A court can properly find summary judgment of non-infringement if the patentee’s expert fails to provide “foundation for his infringement opinion in sufficient detail for the court to be certain that features of the accused product would support a finding of infringement under the claim construction adopted by the court, with all reasonable inferences drawn in favor of the non-movant.” Here, the Federal Circuit held that the patentee’s expert had failed that test.

Judgment of NonInfringement Affirmed.

Notes: There is nothing “wrong” with writing means-plus-function claim language — especially to accompany a well drafted specification. However, an applicant should not expect that its broadest claim is the MPF.

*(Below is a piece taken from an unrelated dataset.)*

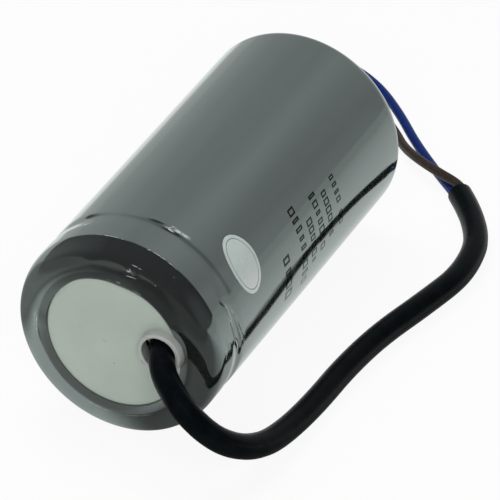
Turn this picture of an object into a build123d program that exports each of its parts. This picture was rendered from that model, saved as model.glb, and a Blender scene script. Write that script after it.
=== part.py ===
from build123d import *
import os
from math import cos, pi, radians, sin, tan

# Motor start capacitor, lying on its side.
# Row frame: +Y runs from the cover end to the base end, +Z is up, the floor is Z = 0,
# and the origin lies on the floor under the middle of the can and collar together.
# "Depth" is the distance behind the front rim, along the can's axis, in millimetres.

# ---- body over the shrink film ----
BODY_R = 25.0
BODY_LEN = 100.0
FRONT_ROUND = 3.2          # tightest part of the front rim's rounding
FRONT_EASE = 8.0           # wider radius that leads into it and out of it
FRONT_EASE_TURN = 25.0     # degrees that each of the two wider arcs turns
BACK_ROUND = 4.1

# ---- shrink film ----
FILM = 0.25
FILM_GAP = 0.05            # between the film and what it wraps
FILM_OVER_COVER = 2.2      # how far the film reaches in past the curled rim
FILM_OVER_BASE = 6.0       # how far the film turns in over the can's bottom
FILM_LAP = 1.5             # flat lap on the cover before the film climbs the curled rim
FILM_DIP = 0.4             # how far the film sinks into the bead

# ---- drawn aluminium can ----
CAN_WALL = 0.5
CAN_FLOOR = 0.8
CURL_REACH = 6.1           # how far the rim is curled in, from the film's outside
BEAD_AT = 12.6             # depth of the rolled bead's middle
BEAD_HALF = 2.4
BEAD_FLAT = 0.6            # half width of the bead's bottom
BEAD_DEPTH = 1.5
CORNER_STEPS = 3           # cones that make up each covered rounded corner

# ---- moulded end cover ----
COVER_FACE = 1.0           # depth of the cover's face
COVER_WALL = 1.8
COVER_SKIRT = 2.2
COVER_GAP = 0.1            # between the cover and the can
BOSS_GAP = 0.2             # between the cover's raised middle and the curled rim
COVER_RIBS = 8
RIB_THICK = 1.2
RIB_REACH = 4.0            # how far a rib runs in under the face
RIB_SHORT = 1.5            # how far a rib ends short of the skirt's edge
RIB_SINK = 0.2             # how far a rib runs into what carries it
COLLAR_IN = 6.4            # from the edge of the raised middle to the collar's middle
COLLAR_UP = 2.0            # height of the collar's middle above the can's axis
COLLAR_RISE = 2.7          # collar's height above the cover's face
COLLAR_CLEAR = 1.25        # between the lead's sheath and the collar's hole
COLLAR_WALL = 1.0
COLLAR_FLARE = 1.2         # how much wider the hole is at the inside
COLLAR_BEVEL = 0.15        # at the hole's mouth
COLLAR_ROOT = 0.3          # bevel where the collar meets the face
COLLAR_LIP = 0.45          # rounding of the collar's mouth

# ---- rubber ring under the curl ----
GASKET_THICK = 1.5
GASKET_GAP = 0.3           # round the cover's raised middle
SEAL_GAP = 0.05

# ---- wound element ----
ROLL_ROOM = 1.55           # filled gap between the wrapped roll and the can's wall
LEAD_ROOM = 3.2            # from the bead to the roll's front end
CONTACT = 0.6              # sprayed metal layer on each end of the roll
CONTACT_EDGE = 0.5         # bare film margin round the sprayed layer
TUBE_R = 4.0               # plastic tube that the film is wound on
TUBE_WALL = 0.8
WRAP = 0.3                 # insulating wrap round the roll
WINDING_GAP = 0.05
PAD = 0.6                  # front insulating disc
PAD_CLEAR = 1.8            # between the front disc's window and the soldered joint
BASE_PAD = 0.9
BASE_RING = 2.5            # width of the base pad's raised ring, which the roll stands on
BASE_RING_IN = 2.8         # from the roll's edge in to the raised ring

# ---- leads inside the can ----
LEAD_R = 0.5
LEAD_BEND = 1.5
LEAD_LIE = 2.6             # length of the front lead that lies on the sprayed layer
LEAD_X = -12.5             # where the front lead's joint is, beside the can's axis
LEAD_UP = 9.0              # height of the front lead's joint above the can's axis
LEAD_TURN_X = -7.0         # where the back lead turns towards the tube
LEAD_TURN_DOWN = 2.0
SOLDER_R = 2.2
SOLDER_TOP_R = 1.1
SOLDER_RISE = 1.4
BACK_SOLDER_X = 10.0
SPLICE_BROWN_X = 0.0       # middle of each splice, sideways
SPLICE_BLUE_X = -1.0
SPLICE_WALL = 0.7
SPLICE_LEN = 8.0
SPLICE_GAP = 0.45          # between the splices and the front disc
SPLICE_CLEAR = 0.05        # round what goes into a splice
SPLICE_LEAD_IN = 8.8       # a core's last straight run, up to its splice's middle

# ---- lead: sheath, cores, tips ----
CORD_R = 2.95
CORE_R = 1.15
CORE_SPREAD = 1.25         # from the sheath's middle to each core's middle
CORE_LEAN = 125.0          # degrees from level, at the free end, of the brown core's place
CORE_STRAIGHT = 2.6        # how far a core runs straight on from either end of the sheath
TIP_R = 0.55
TIP_LEN = 6.0
TIE_WIDTH = 2.5
TIE_THICK = 1.1
TIE_DEPTH = 3.0            # along the sheath, from its inner end
TIE_GAP = 0.05
TIE_HEAD = (4.0, 3.0)      # width and height of the tie's head
TIE_HEAD_RISE = 0.9        # the head's middle above the band
TIE_HEAD_OVER = 0.8        # how much longer the head is than the band is wide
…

Claim 1 of the patent reads as follows:

1. An information processing apparatus with multitasking function, the information processing apparatus comprising:

   (a) a plurality of turntables, each comprising a disc-setting table for mounting an optical disc;

   (b) a plurality of optical units, each comprising a driving means and an optical read head, wherein said driving means is provided for moving said optical read head in a radial direction of said optical disc to a predetermined disc position on a surface of said optical disc;

   (c) means for simultaneously controlling a plurality of said driving means to move a plurality of said optical read heads to a plurality of predetermined disc positions on at least two optical discs for retrieving information stored thereon;

   (d) a plurality of signal-process systems for converting a plurality of information sets retrieved by said plurality of optical read heads from a compact disc format to the original state of the information; and

   (e) data transmitting means for transmitting a plurality of the information sets converted by said plurality of signal-process systems to a host computer.